The important religious uses of ineffability do not, I think, refer to a totally ineffable object. They usually refer, for instance, to the divine essence in itself, but that essence is also manifested in relation to the universe (the divine economy) in ways that can be at least partly expressed. There are reasons, to do with the limitation of human concepts and intellectual capacities, why the divine essence cannot be expressed linguistically. But there are also reasons to think that the divine, the inner nature of which is linguistically inexpressible and incommunicable, makes itself known, however analogically, in ways that humans can partly comprehend.
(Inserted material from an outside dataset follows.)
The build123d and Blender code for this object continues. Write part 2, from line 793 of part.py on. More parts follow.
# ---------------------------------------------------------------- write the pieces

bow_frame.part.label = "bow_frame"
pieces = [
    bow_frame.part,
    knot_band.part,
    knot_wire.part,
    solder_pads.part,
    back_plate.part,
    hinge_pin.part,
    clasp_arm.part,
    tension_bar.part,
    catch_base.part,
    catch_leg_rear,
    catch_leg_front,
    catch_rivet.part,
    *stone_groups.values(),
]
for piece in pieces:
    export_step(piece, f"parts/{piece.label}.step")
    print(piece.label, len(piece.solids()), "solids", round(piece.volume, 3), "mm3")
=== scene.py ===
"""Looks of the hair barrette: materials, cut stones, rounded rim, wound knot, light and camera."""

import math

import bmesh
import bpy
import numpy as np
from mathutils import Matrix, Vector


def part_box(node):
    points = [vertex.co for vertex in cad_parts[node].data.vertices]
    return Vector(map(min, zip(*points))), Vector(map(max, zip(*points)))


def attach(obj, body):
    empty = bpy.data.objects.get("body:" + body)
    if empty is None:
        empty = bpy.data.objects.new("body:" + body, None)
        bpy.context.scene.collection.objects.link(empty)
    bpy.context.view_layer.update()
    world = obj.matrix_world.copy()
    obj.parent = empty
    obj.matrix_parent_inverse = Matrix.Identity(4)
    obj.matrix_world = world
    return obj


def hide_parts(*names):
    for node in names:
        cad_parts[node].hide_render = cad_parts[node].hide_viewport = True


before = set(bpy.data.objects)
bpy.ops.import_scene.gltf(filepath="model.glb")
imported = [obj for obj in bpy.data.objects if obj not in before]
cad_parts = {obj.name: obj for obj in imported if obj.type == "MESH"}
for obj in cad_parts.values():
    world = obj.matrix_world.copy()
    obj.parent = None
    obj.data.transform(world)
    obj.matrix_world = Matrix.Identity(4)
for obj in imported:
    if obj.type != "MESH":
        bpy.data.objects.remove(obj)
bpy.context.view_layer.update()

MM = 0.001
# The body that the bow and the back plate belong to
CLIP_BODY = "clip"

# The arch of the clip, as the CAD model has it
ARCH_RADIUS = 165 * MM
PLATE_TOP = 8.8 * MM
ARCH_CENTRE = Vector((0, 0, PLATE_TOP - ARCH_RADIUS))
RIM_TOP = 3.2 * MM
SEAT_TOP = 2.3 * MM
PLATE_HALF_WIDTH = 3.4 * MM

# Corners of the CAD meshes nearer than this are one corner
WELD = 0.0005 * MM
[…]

Jonas' discussion is fascinating and impressive and of intrinsic philosophical interest. But does it really capture the distinctive religious (or aesthetic) senses of the ineffable?

I remain convinced that ineffable knowledge entails ineffable objects, that such objects are only partly ineffable (incommunicable and linguistically inexpressible), which is why we can speak of them as 'objects', and that the object of ineffable knowledge in art and religion is rarely, if ever, some 'primitive entity' called the Self. But that is my personal reaction. The book will help any reader, as it has helped me, to consider the concept of ineffability in a more profound way, and its detailed and often quite technical discussion of much important writing in modern philosophy is very informative. Despite my own obstinate lack of conviction, this is an intriguing, important, and scholarly contribution to discussions of ineffability, using the vocabulary and methods of modern analytic philosophy.